Task objective ::
Your task is to return, exactly, the run of lines starting at the line holding "bpy.context.scene.collection.objects.link(rigid_bodies[body])" and ending at the line holding "obj.parent = rigid_bodies[body]", both ends included and no other lines.

[Start Information supplied]

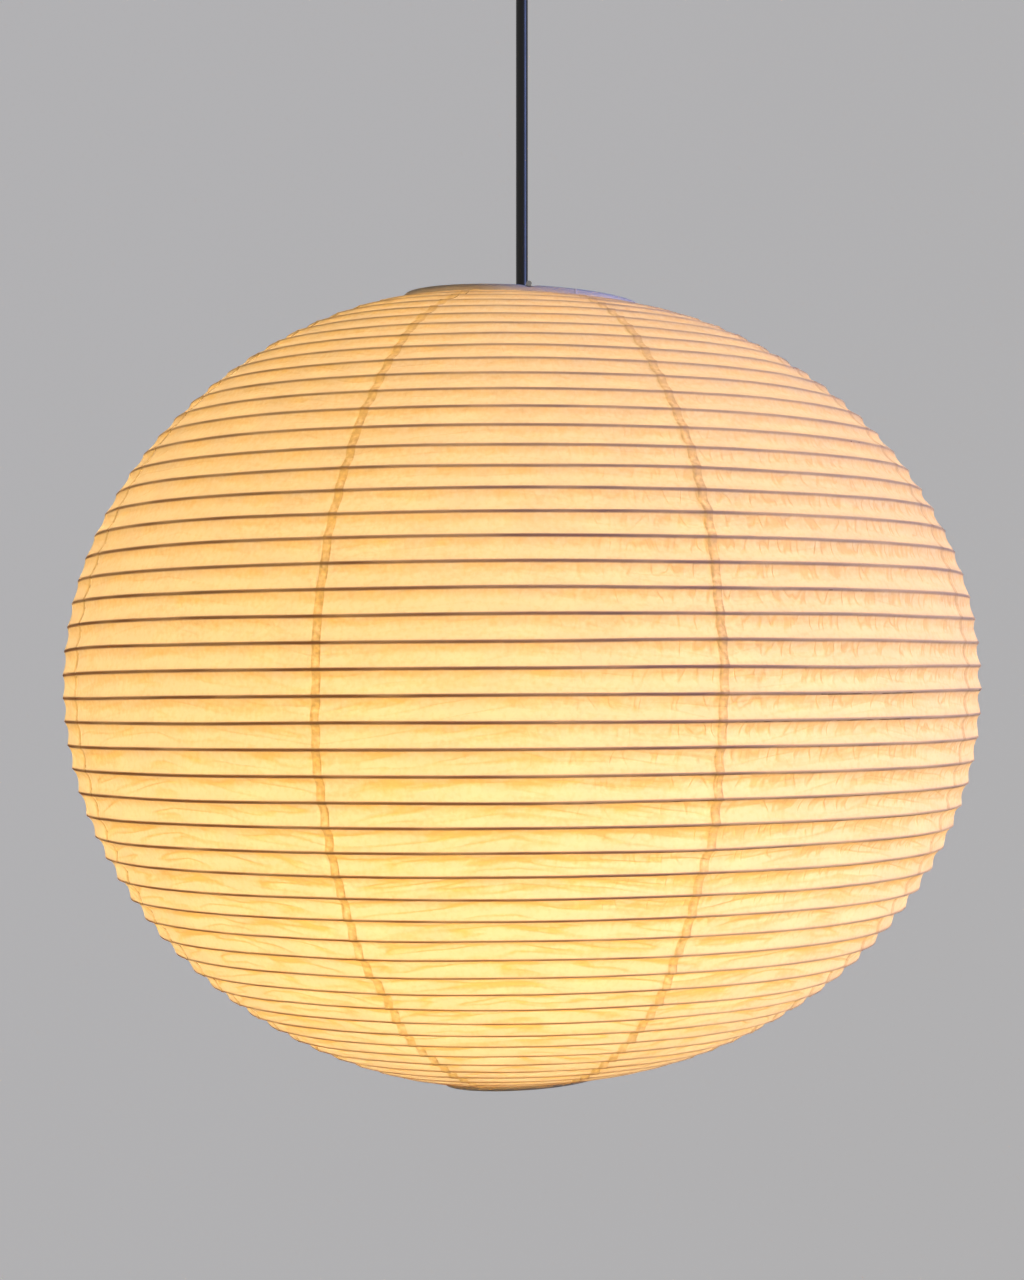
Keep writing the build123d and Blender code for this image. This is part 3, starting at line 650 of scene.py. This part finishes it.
def light_through(tree, marks, cloud, floc, fibre):
    """The share of light that comes through the sheet, before the bamboo's painted shadow. It is painted
    lower towards the foot.
    """
    formation = add(tree, "ShaderNodeMapRange", {
        "Value": cloud, "From Min": 0.3, "From Max": 0.7, "To Min": 0.95, "To Max": 1.04})
    # painted shade towards the foot
    foot = add(tree, "ShaderNodeMapRange", {
        "Value": marks["down"], "From Min": DIMS_FROM, "From Max": DIMS_TO,
        "To Min": 1.0, "To Max": PAINTED_FOOT_SHARE}, interpolation_type="SMOOTHSTEP")
    through = add(tree, "ShaderNodeMath", {0: formation, 1: foot}, operation="MULTIPLY")
    patchy = add(tree, "ShaderNodeMath", {0: floc, 1: 3.0, 2: -1.0}, operation="MULTIPLY_ADD")
    pasted = add(tree, "ShaderNodeMath", {0: patchy, 1: marks["lap"]}, operation="MULTIPLY")
    for mask, stops in ((pasted, LAP_STOPS), (thin_lines(tree, fibre, FIBRE_WIDTH), FIBRE_STOPS)):
        kept = add(tree, "ShaderNodeMath", {0: mask, 1: -stops, 2: 1.0}, operation="MULTIPLY_ADD")
        through = add(tree, "ShaderNodeMath", {0: through, 1: kept}, operation="MULTIPLY")
    return through


# %% Washi
CLOUD = 20 * MM  # thicker and thinner places in the sheet
FLOC = 2.6 * MM  # knots of fibre
FIBRE_SPACING = 15 * MM
# how much of the glow the painted bamboo shadow takes
RIB_SHADOW_DEPTH = 0.9
TRANSLUCENT = 0.55  # share of the shader


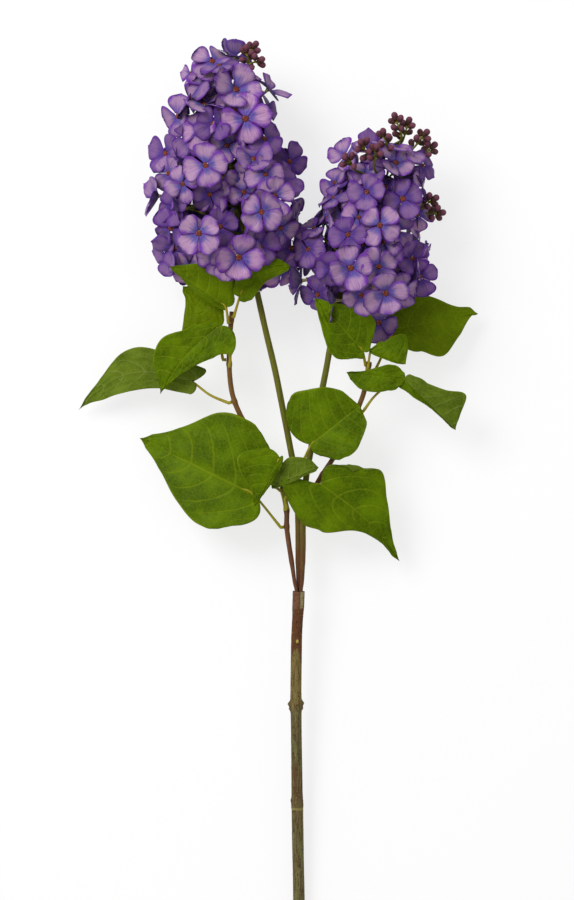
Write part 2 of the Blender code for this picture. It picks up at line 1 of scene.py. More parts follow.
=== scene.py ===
import json
import random
from math import asin, atan2, cos, exp, hypot, pi, radians, sin, sqrt

import bpy
from mathutils import Matrix, Vector, noise

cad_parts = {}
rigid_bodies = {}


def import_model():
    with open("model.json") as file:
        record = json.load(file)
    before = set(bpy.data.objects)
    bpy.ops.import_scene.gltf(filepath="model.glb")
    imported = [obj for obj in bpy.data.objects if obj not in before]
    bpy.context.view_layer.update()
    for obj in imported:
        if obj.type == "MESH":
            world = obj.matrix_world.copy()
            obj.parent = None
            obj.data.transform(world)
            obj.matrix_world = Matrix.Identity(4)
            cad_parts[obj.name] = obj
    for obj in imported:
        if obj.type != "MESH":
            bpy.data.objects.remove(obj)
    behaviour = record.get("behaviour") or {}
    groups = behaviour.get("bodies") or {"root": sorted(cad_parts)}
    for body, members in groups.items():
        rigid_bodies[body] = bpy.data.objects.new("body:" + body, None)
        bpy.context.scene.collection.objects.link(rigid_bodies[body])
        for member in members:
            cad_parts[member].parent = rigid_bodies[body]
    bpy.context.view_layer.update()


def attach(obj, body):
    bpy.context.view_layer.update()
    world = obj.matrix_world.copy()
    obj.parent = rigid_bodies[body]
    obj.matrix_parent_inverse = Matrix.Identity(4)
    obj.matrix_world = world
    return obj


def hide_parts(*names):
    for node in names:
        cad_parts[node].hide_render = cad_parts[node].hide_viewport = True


# A silk lilac spray lying on a pale table: bark stem with a collar, two bare stems that carry
# flower heads, two leafy twigs and fourteen leaf pieces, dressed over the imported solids.

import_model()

# Places are in millimetres from the collar's mouth: x across, y up the stem, z over the table.
layout = {"centreX": -14.5, "centreY": 64.0, "cutEnd": -286.0, "stemRadius": 4.5, "slope": 0.0765,
          "lowest": 0.1, "metre": 0.001}


def onTable(point):
    # millimetres from the collar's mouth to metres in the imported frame, never below the table
    x, y, z = point
    return Vector((x - layout["centreX"], y - layout["centreY"], max(z, layout["lowest"]))) * layout["metre"]


def slopeHeight(y):
    # how high the middle of the stems runs over the table
    return layout["stemRadius"] + layout["slope"] * (y - layout["cutEnd"])


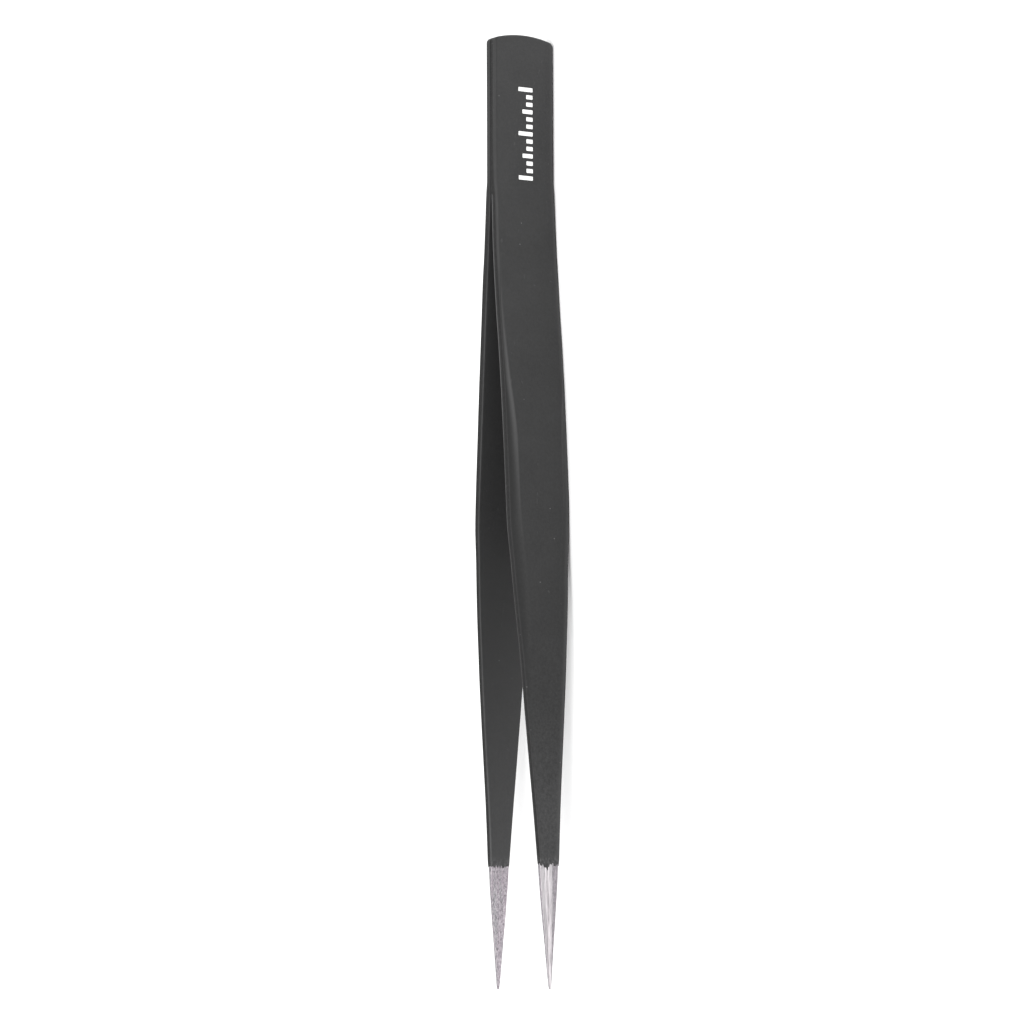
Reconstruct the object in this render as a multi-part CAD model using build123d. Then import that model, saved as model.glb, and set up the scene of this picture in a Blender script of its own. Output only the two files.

[End Information supplied]

Solution to the problem ::
        bpy.context.scene.collection.objects.link(rigid_bodies[body])
        for member in members:
            cad_parts[member].parent = rigid_bodies[body]
    bpy.context.view_layer.update()


def attach(obj, body):
    bpy.context.view_layer.update()
    world = obj.matrix_world.copy()
    obj.parent = rigid_bodies[body]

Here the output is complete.